Breaking the On-Chip Latency Barrier Using SMART
Tushar Krishna, Chia-Hsin Owen Chen, Woo Cheol Kwon and Li-Shiuan Peh
As the number of on-chip cores increases, scalable on-chip
topologies such as meshes inevitably add multiple hops in
each network traversal. The best we can do right now is to design 1-cycle routers, such that the low-load network latency
between a source and destination is equal to the number of
routers + links (i.e. hopsx2) between them. OS/compiler
and cache coherence protocols designers often try to limit
communication to within a few hops, since on-chip latency
is critical for their scalability. In this work, we propose
an on-chip network called SMART (Single-cycle Multi-hop
Asynchronous Repeated Traversal) that aims to present a
single-cycle data-path all the way from the source to the destination. We do not add any additional fast physical express
links in the data-path; instead we drive the shared crossbars
and links asynchronously up to multiple-hops within a single
cycle. We design a router + link microarchitecture to achieve
such a traversal, and a flow-control technique to arbitrate
and setup multi-hop paths within a cycle.
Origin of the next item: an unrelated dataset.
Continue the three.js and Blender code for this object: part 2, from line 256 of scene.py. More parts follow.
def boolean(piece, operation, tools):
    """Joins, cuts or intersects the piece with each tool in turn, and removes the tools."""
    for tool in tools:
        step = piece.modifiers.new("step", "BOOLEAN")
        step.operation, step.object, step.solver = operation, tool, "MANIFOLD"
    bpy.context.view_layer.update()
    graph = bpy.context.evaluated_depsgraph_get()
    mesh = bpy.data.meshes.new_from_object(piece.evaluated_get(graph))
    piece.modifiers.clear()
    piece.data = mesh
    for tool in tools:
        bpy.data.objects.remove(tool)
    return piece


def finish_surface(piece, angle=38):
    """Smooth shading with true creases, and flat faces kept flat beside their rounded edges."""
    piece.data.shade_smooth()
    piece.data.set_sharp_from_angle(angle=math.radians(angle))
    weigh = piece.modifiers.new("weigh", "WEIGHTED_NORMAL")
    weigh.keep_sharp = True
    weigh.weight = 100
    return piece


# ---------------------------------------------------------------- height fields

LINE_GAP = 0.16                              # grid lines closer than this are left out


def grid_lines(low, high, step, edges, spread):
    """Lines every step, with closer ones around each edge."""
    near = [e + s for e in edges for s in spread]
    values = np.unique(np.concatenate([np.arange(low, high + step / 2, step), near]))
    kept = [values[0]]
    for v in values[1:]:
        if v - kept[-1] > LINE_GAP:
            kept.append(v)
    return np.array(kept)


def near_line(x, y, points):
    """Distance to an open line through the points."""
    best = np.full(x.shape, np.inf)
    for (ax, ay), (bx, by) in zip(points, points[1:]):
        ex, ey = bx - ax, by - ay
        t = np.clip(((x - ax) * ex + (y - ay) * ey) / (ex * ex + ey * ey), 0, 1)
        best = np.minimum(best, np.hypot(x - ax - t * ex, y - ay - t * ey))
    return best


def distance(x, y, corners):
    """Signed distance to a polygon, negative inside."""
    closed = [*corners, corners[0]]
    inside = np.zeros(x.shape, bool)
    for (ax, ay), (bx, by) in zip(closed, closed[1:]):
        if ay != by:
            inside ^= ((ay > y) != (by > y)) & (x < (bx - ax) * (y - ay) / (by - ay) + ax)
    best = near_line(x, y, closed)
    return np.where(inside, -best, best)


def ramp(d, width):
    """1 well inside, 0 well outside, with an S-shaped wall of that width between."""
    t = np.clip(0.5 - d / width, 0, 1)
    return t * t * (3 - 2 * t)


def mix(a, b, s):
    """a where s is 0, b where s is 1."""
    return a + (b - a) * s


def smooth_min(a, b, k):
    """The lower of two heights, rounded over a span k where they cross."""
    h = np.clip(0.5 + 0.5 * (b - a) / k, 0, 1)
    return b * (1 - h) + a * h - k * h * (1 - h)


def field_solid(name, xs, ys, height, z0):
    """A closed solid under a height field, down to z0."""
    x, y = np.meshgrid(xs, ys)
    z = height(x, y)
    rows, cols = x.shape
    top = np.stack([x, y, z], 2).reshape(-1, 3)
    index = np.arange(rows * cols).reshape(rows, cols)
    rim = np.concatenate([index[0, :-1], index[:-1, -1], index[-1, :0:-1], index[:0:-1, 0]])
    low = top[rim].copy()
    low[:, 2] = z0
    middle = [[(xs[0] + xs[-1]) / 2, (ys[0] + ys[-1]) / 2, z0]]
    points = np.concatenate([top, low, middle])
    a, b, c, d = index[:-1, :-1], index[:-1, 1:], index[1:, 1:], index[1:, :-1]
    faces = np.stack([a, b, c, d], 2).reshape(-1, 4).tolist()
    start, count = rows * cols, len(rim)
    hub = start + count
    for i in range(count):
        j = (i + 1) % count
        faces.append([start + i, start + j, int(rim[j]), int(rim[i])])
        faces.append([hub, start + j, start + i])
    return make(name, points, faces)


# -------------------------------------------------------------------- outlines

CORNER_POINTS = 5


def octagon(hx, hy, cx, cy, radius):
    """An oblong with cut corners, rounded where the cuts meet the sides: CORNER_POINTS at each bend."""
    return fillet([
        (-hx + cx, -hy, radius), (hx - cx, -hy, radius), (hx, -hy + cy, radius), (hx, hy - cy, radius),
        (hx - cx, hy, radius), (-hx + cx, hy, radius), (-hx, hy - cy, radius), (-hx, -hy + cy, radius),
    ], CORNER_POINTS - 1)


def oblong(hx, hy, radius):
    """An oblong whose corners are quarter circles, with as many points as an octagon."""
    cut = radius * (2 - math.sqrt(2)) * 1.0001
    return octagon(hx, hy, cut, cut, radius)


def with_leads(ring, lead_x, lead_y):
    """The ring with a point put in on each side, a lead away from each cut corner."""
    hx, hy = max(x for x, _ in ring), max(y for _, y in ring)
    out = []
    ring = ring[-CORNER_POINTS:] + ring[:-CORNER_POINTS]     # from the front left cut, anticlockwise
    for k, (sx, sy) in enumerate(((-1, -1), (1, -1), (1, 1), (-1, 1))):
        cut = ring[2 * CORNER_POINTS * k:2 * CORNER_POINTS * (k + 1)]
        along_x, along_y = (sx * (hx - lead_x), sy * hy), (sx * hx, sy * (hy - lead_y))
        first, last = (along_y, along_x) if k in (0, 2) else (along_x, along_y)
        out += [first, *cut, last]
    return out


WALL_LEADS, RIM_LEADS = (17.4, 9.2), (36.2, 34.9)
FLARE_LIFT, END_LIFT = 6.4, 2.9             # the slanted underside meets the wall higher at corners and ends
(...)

A place-and-routed
design at 45nm achieves 11 hops within a 1GHz cycle for
paths without turns (9 for paths with turns). We observe
5-8X reduction in low-load latencies across synthetic traffic
patterns on an 8x8 CMP, compared to a baseline 1-cycle
router. Full-system simulations with SPLASH-2 and PARSEC benchmarks demonstrate 27/52% and 20/59% reduction
in runtime and EDP for Private/Shared L2 designs.